Pecado é dívida contraída
Anulou o documento que, com os seus decretos, era contra nós; aboliu-o inteiramente, e cravou-o na cruz. Colossenses 2, 14

“Perdona nuestras deudas asi como nosotros perdonamos a nuestro deudores” Assim rezavam os espanhóis o Pai Nosso há uns anos. Quando pecamos, contraímos uma dívida contra quem pecámos; as relações com essa pessoa, a ordem, o equilíbrio e a harmonia não ficam restabelecidas se a dívida não for paga. A ideia de satisfazer, compensar ou recompensar a quem lesámos vem do facto de nos sentirmos devedores para com essa pessoa. A palavra ofensa, que usamos em português é também agora a que usam os espanhóis para estar em sintonia com a América Latina, não confere o mesmo sentido.

Precisamos de olhar para o pecado como dívida contraída para entender o que São Paulo diz aos cristãos de Colosso. Fala-lhes de facto de uma factura que contem extensivamente e em detalhe os pecados da humanidade e os nossos próprios.  Essa factura que é um documento da nossa dívida, de por si fala contra nós, pois relata todo o mal que fizemos.

Em Cristo, Deus Pai aboliu ou anulou a fatura; no original grego São Paulo não usa o termo chiastrein que significa anular ao colocar um X em todo o corpo da factura. Não usa este termo porque mesmo depois de anularmos uma factura sempre a podemos ler e depois arrependermo-nos de termos perdoado a dívida. O termo que Paulo usa é exalaifein, que significa apagar.

Naquele tempo não havia papel, como há hoje; os papiros, e peles eram usados uma e outra vez por isso se escrevia com uma tinta que se apagava facilmente como até há bem pouco fazíamos com as nossas ardósias. Uma vez apagada a factura já não pode ser lida. Mas para que não restasse nenhum vestígio de tal factura Deus crucificou-a ou seja destruiu-a por completo, ou seja é como se tivesse sido queimada; já não pode ser lida não só porque foi apagada, mas porque já não existe.

Jesus de Nazaré pagou a fatura da nossa divida; ao assumir os nossos pecados e de alguma forma Ele incarnou a fatura da divida de toda a humanidade, e com a sua morte destruiu-a.
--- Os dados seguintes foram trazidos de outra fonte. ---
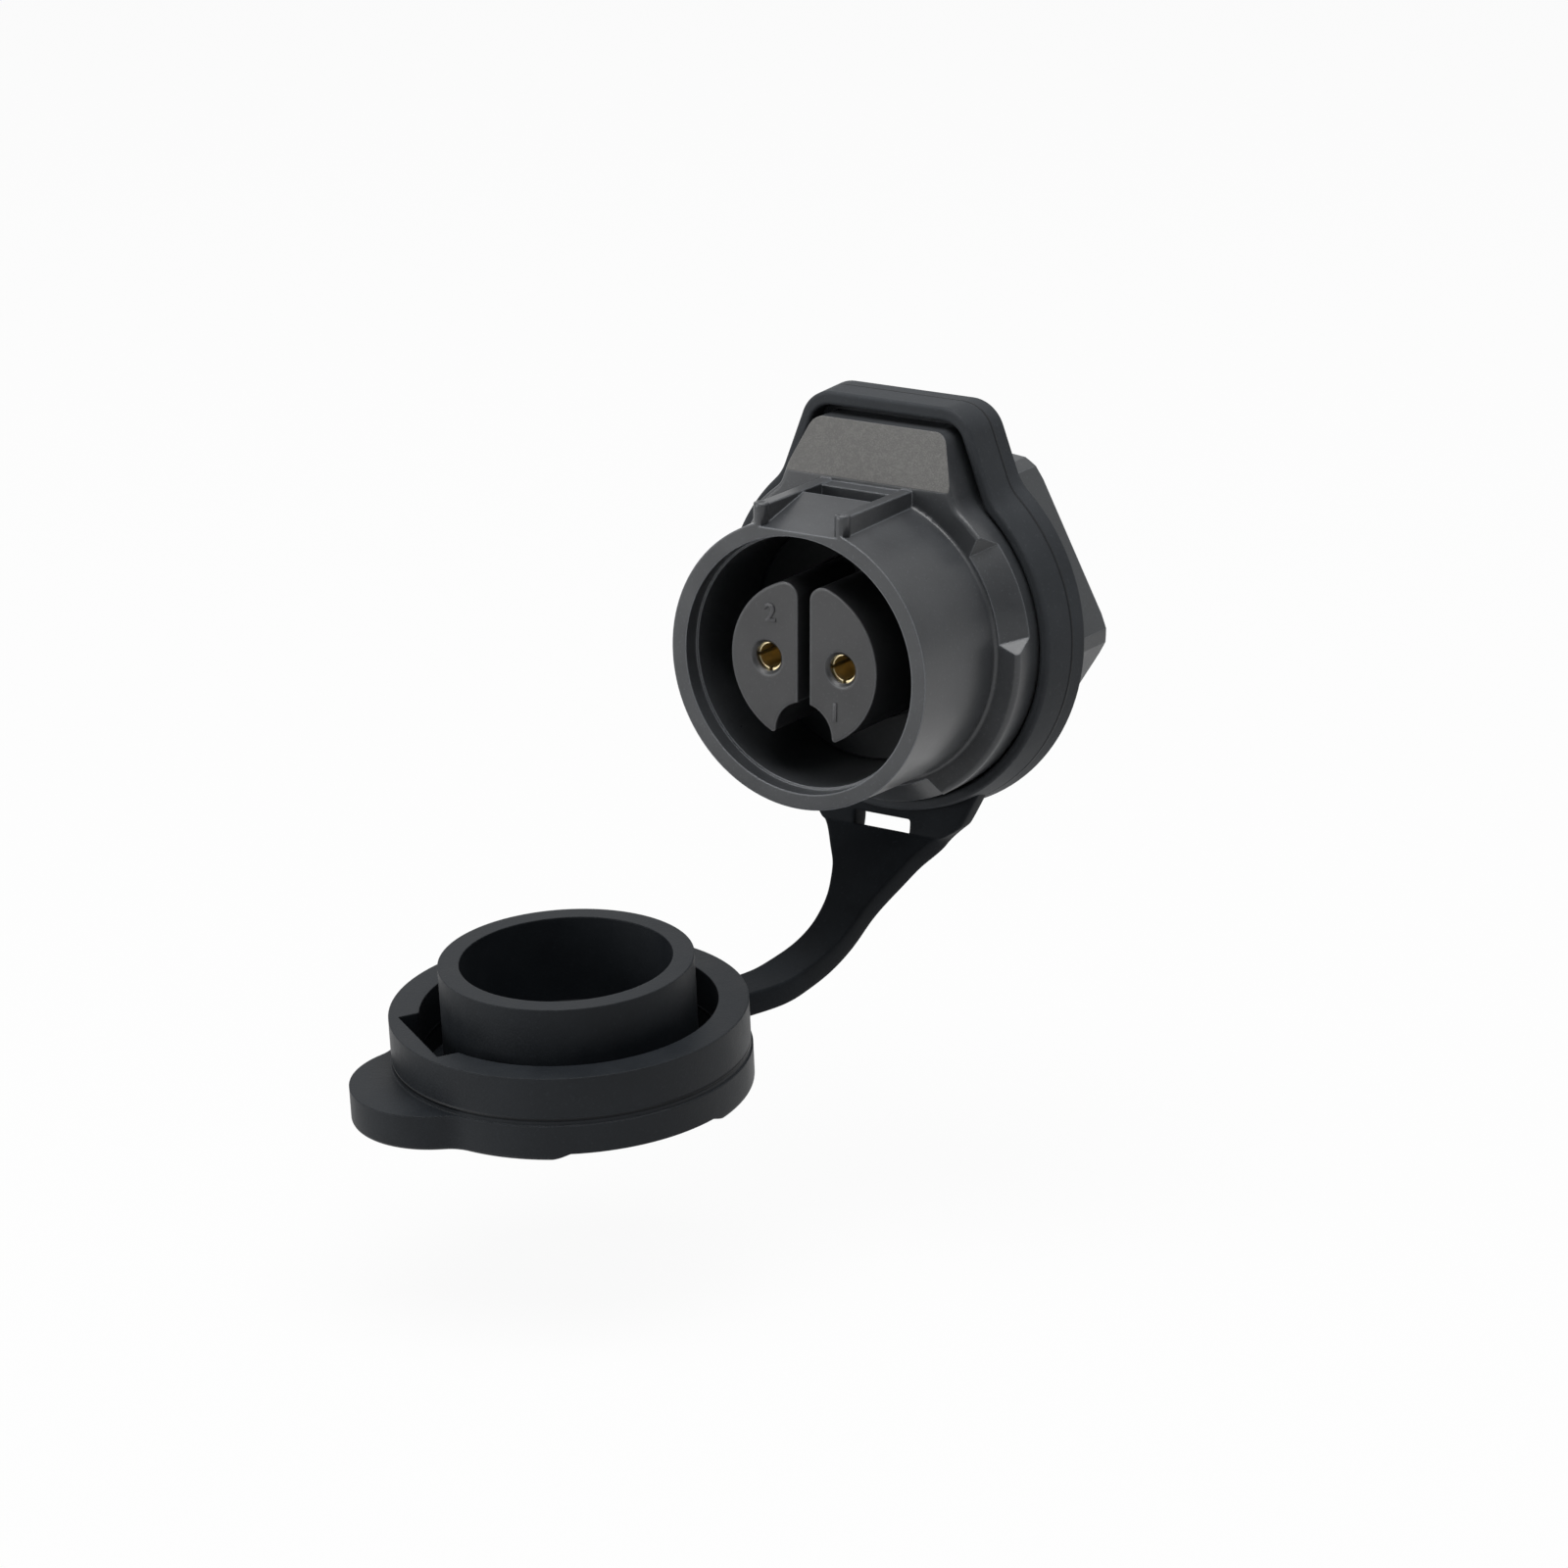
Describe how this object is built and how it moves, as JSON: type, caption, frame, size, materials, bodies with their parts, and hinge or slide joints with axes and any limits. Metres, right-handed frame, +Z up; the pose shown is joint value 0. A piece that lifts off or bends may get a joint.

Subindo ao madeiro, Ele levou os nossos pecados no seu corpo, para que, mortos para o pecado, vivamos para a justiça: pelas suas chagas fostes curados. 1 Pedro 2, 24

Ao assumir os nossos pecados, Jesus de alguma forma encarnou, ou transformou-se na velha fatura que continha todos os pecados ou dividas da humanidade para com Deus; ao morrer na cruz destruiu-a para sempre. Se em Jesus Deus perdoa e esquece as nossas faltas também nós estamos chamados a perdoar e esquecer as ofensas dos outros e assim como o mal que nos fizemos a nós próprios.
Pe. Jorge Amaro. IMC




1 comentário:

  1. Lindo momento ,é sem dúvida um grande exercício saber perdoar ,não é fácil com certeza ,mas é muito melhor sentir-mo-nos libertos das amarras para que possamos viver em paz ,um grande abraço Jorge.